--- Start of Data shown ---

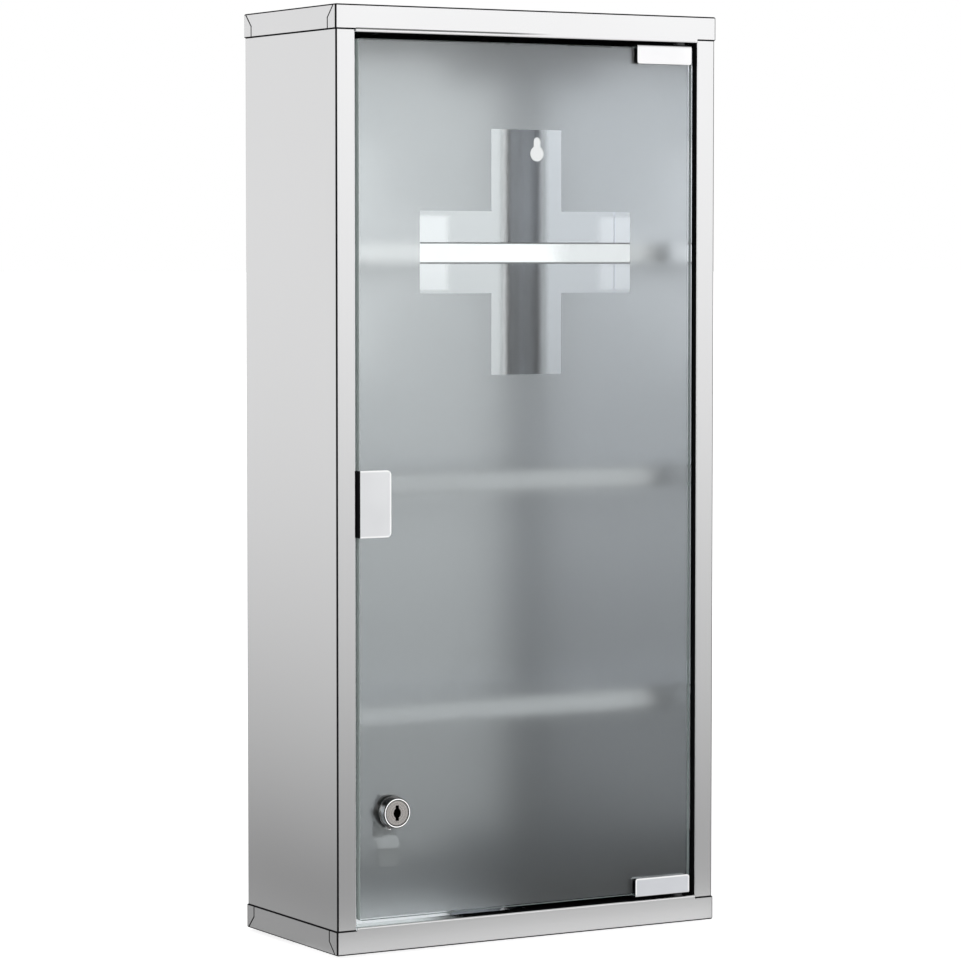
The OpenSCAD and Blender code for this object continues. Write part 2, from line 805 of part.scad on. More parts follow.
module cam_screw() {
    cap_r = 4.5;
    cap_t = 2;
    cross_w = 0.9;
    cross_l = 4;
    color(polished) difference() {
        union() {
            on_lock_axis(cam_y + cam_t) cylinder(r = cap_r, h = cap_t);
            on_lock_axis(cam_y + cam_t - screw_depth) cylinder(r = screw_core_r, h = screw_depth);
        }
        for (a = [0, 90]) on_lock_axis(cam_y + cam_t + cap_t / 2) rotate(a)
            translate([-cross_l / 2, -cross_w / 2, 0]) cube([cross_l, cross_w, cap_t]);
    }
}

body_shell();
top_cap();
bottom_cap();
lower_shelf();
middle_shelf();
upper_shelf();
upper_pivot_bush();
lower_pivot_bush();
catch_housing();
catch_magnet();
catch_pole_plates();
catch_tape();
glass_pane();
frost_film();
handle_clip();
handle_pads();
handle_screws();
upper_hinge_clip();
lower_hinge_clip();
hinge_pads();
hinge_screws();
upper_pivot_pin();
lower_pivot_pin();
lock_housing();
lock_collar();
lock_washer();
lock_nut();
lock_plug();
cam_stop_washer();
lock_cam();
cam_screw();
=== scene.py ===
"""Looks of the lockable medicine cabinet: materials, stage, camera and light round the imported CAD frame."""

import json
import math
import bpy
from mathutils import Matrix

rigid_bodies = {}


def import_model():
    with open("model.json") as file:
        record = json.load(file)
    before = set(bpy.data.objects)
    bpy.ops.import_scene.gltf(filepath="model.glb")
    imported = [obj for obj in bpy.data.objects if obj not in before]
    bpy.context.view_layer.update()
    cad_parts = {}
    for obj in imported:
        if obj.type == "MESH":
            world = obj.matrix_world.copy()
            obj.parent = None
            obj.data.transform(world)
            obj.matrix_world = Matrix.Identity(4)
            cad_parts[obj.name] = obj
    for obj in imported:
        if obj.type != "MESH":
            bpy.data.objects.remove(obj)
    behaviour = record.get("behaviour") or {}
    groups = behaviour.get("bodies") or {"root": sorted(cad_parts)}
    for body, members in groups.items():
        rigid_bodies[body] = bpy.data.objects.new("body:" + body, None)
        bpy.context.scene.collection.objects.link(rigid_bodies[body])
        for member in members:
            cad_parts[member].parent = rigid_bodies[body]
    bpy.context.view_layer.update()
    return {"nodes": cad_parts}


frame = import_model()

from types import SimpleNamespace

import bpy

NODES = frame["nodes"]
MM = 0.001


# ---------------------------------------------------------------- node helpers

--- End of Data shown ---

### [Direction]
Within the listing above, give again exactly every line from the line with "body_shell();" through the line with "world = obj.matrix_world.copy()", both included, and no other line.

### [Output below]
body_shell();
top_cap();
bottom_cap();
lower_shelf();
middle_shelf();
upper_shelf();
upper_pivot_bush();
lower_pivot_bush();
catch_housing();
catch_magnet();
catch_pole_plates();
catch_tape();
glass_pane();
frost_film();
handle_clip();
handle_pads();
handle_screws();
upper_hinge_clip();
lower_hinge_clip();
hinge_pads();
hinge_screws();
upper_pivot_pin();
lower_pivot_pin();
lock_housing();
lock_collar();
lock_washer();
lock_nut();
lock_plug();
cam_stop_washer();
lock_cam();
cam_screw();
=== scene.py ===
"""Looks of the lockable medicine cabinet: materials, stage, camera and light round the imported CAD frame."""

import json
import math
import bpy
from mathutils import Matrix

rigid_bodies = {}


def import_model():
    with open("model.json") as file:
        record = json.load(file)
    before = set(bpy.data.objects)
    bpy.ops.import_scene.gltf(filepath="model.glb")
    imported = [obj for obj in bpy.data.objects if obj not in before]
    bpy.context.view_layer.update()
    cad_parts = {}
    for obj in imported:
        if obj.type == "MESH":
            world = obj.matrix_world.copy()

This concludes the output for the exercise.